▶ WHAT IS NEEDED
Going from the top of the data below, give again each line through the one containing "from build123d import *", both ends kept.

— begin PROVIDED MATERIAL —

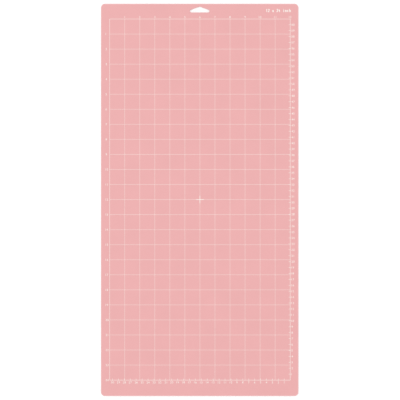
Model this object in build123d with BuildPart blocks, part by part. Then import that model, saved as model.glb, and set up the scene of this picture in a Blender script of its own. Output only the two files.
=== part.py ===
"""Self healing cutting mat: five plies of PVC pressed into one sheet, with white print on its face.

Frame: origin at the centre of the underside, +X across the mat, +Y towards the hanging slot, +Z up.
Sizes are in millimetres.
"""

import os

from build123d import *

os.makedirs("parts", exist_ok=True)

# ---------- Sheet ----------
sheet_width = 333.2
sheet_length = 662.1
corner_radius = 6.5
edge_round = 0.2  # on the two skins, where the cutting die rolls the soft edge over

# ---------- Plies, from the table up ----------
base_ply_thickness = 0.8
lower_backing_thickness = 0.45
core_thickness = 0.5
upper_backing_thickness = 0.45
face_ply_thickness = 0.8

# ---------- Hanging slot, shaped like a coat hanger ----------
slot_width = 33.0
slot_side_height = 4.2
slot_rise = 5.9  # from the top of the sides to the sharp peak, before it is rounded
slot_foot_below_edge = 14.6
slot_corner_radius = 2.3
slot_peak_radius = 2.5

# ---------- Print ----------
print_thickness = 0.05
inch = 25.4
centimetre = 10.0
side_margin_min = 14.0
top_margin = 25.65
bottom_margin_min = 26.0
line_width = 0.33
border_width = 0.5
scale_side_extra = 0.1  # how much further out the border runs along the two scales
print_shift = 0.35  # how far right of the sheet's middle the print sits
cross_span = 13.2
cross_arm_width = 1.0
tick_width = 0.5
tick_inside = 2.4
tick_outside = 0.6

numeral_height = 3.5
numeral_width = 2.3
numeral_spacing = 0.6
numeral_stroke = 0.5
top_numeral_gap = 1.3  # from the border's outer edge to the numerals' feet
left_numeral_gap = 1.3  # from the two-digit column to the border's outer edge
scale_numeral_gap = 1.2  # from the outer ends of the ticks to the numerals

legend_height = 5.2
legend_width = 2.85  # of one character
legend_spacing = 0.72
legend_stroke = 1.1
legend_from_side = 12.8
legend_centre_below_edge = 11.3

# ---------- Worked out from the sizes above ----------
lower_backing_z = base_ply_thickness
core_z = lower_backing_z + lower_backing_thickness
upper_backing_z = core_z + core_thickness
face_ply_z = upper_backing_z + upper_backing_thickness
print_z = face_ply_z + face_ply_thickness

cells_across = int((sheet_width - 2 * side_margin_min) // inch)
cells_along = int((sheet_length - top_margin - bottom_margin_min) // inch)
grid_width = cells_across * inch
grid_length = cells_along * inch
grid_left = print_shift - grid_width / 2
grid_right = print_shift + grid_width / 2
grid_top = sheet_length / 2 - top_margin
grid_bottom = grid_top - grid_length
cross_x = grid_left + (cells_across // 2) * inch
cross_y = grid_top - (cells_along // 2) * inch
grid_centre = (print_shift, (grid_top + grid_bottom) / 2)
right_scale_x = grid_right + border_width / 2 + scale_side_extra
bottom_scale_y = grid_bottom - border_width / 2 - scale_side_extra
right_marks = int((grid_length - border_width) // centimetre)
bottom_marks = int((grid_width - border_width) // centimetre)
legend_text = f"{cells_across} x {cells_along} inch"

face_plane = Plane.XY.offset(print_z)
two_digit_width = 2 * numeral_width + numeral_spacing


def ply_outline():
    """The outline that every ply is die cut to: round corners, and the hanging slot near the top edge."""
    slot_foot = sheet_length / 2 - slot_foot_below_edge
    half = slot_width / 2
    shoulder = slot_foot + slot_side_height
    peak = shoulder + slot_rise
    with BuildSketch() as slot:
        with BuildLine():
            Polyline(
                (-half, slot_foot),
                (half, slot_foot),
                (half, shoulder),
                (0, peak),
                (-half, shoulder),
                close=True,
            )
        make_face()
        peak_corner = slot.vertices().sort_by(Axis.Y)[-1]
        side_corners = slot.vertices().sort_by(Axis.Y)[:-1]
        side_round = min(slot_corner_radius, 0.55 * slot_side_height)  # two rounds share each side
        fillet(side_corners, side_round)
        fillet(slot.vertices().sort_by_distance(peak_corner)[0], slot_peak_radius)
    with BuildSketch() as outline:
        RectangleRounded(sheet_width, sheet_length, corner_radius)
        add(slot.sketch, mode=Mode.SUBTRACT)
    return outline.sketch


def stroke_glyph(character, width, height, stroke):
    """One plain character with strokes of even width, its lower left corner at the origin."""
    w = width - stroke
    h = height - stroke
    bowl = w / 2  # radius of the lower round of 3, 5, 6 and 8
    top_bowl = h / 2 - bowl  # radius of the upper round of 3 and 8
    low = 0.65 * h  # height of the lower case letters
    foot = -stroke / 2  # where an upright stroke is cut off below
    head = h + stroke / 2  # and above

    def draw(*corners):
        with BuildLine() as path:
            Polyline(*corners)
        trace(path.line, line_width=stroke)

    def bow(centre, radius, start, sweep_angle):
        with BuildLine() as path:
            CenterArc(centre, radius, start, sweep_angle)
        trace(path.line, line_width=stroke)

    def rings(*centres_and_radii):
        for side, mode in ((stroke / 2, Mode.ADD), (-stroke / 2, Mode.SUBTRACT)):
            for centre, radius in centres_and_radii:
                with Locations(centre):
                    Circle(radius + side, mode=mode)

    with BuildSketch() as face:
        if character == "0":
            with Locations((w / 2, h / 2)):
                SlotOverall(h + stroke, w + stroke, rotation=90)
                SlotOverall(h - stroke, w - stroke, rotation=90, mode=Mode.SUBTRACT)
        elif character == "1":
            draw((0.6 * w, foot), (0.6 * w, head))
            draw((0.1 * w, 0.72 * h), (0.6 * w, h))
        elif character == "2":
            with BuildLine():
                crown = CenterArc((bowl, h - bowl), bowl, 170, -215)
                Polyline(crown @ 1, (0.1 * w, 0), (w, 0))
            trace(line_width=stroke)
        elif character == "3":
            bow((bowl, h - top_bowl), top_bowl, 150, -240)
            bow((bowl, bowl), bowl, 90, -250)
        elif character == "4":
            draw((0.3 * w, h), (0, 0.35 * h), (w, 0.35 * h))
            draw((0.7 * w, 0.65 * h), (0.7 * w, foot))
        elif character == "5":
            with BuildLine():
                belly = CenterArc((bowl, bowl), bowl, 140, -280)
                Polyline(belly @ 0, ((belly @ 0).X, h), (0.95 * w, h))
            trace(line_width=stroke)
        elif character in "69":
            rings(((bowl, bowl), bowl))
            with BuildLine():
                TangentArc((0, bowl), (0.8 * w, h), tangent=(0, 1))
            trace(line_width=stroke)
        elif character == "7":
            draw((0, h), (w, h), (0.3 * w, foot))
        elif character == "8":
            rings(((bowl, bowl), bowl), ((bowl, h - top_bowl), top_bowl))
        elif character == "x":
            draw((0, foot), (w, low))
            draw((0, low), (w, foot))
        elif character == "i":
            draw((bowl, foot), (bowl, low))
            draw((bowl, head - stroke), (bowl, head))
        elif character in "nh":
            draw((0, foot), (0, head if character == "h" else low))
            bow((bowl, low - bowl), bowl, 180, -180)
            draw((w, low - bowl), (w, foot))
        elif character == "c":
            bow((bowl, low - bowl), bowl, 30, 150)
            draw((0, low - bowl), (0, bowl))
            bow((bowl, bowl), bowl, 180, 150)

    glyph = face.sketch.moved(Location((stroke / 2, stroke / 2)))
    if character == "9":
        glyph = glyph.rotate(Axis((width / 2, height / 2, 0), (0, 0, 1)), 180)
    return glyph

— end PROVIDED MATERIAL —

▶ FINISHED EXERCISE
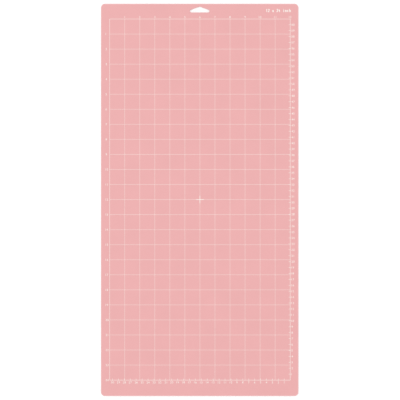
Model this object in build123d with BuildPart blocks, part by part. Then import that model, saved as model.glb, and set up the scene of this picture in a Blender script of its own. Output only the two files.
=== part.py ===
"""Self healing cutting mat: five plies of PVC pressed into one sheet, with white print on its face.

Frame: origin at the centre of the underside, +X across the mat, +Y towards the hanging slot, +Z up.
Sizes are in millimetres.
"""

import os

from build123d import *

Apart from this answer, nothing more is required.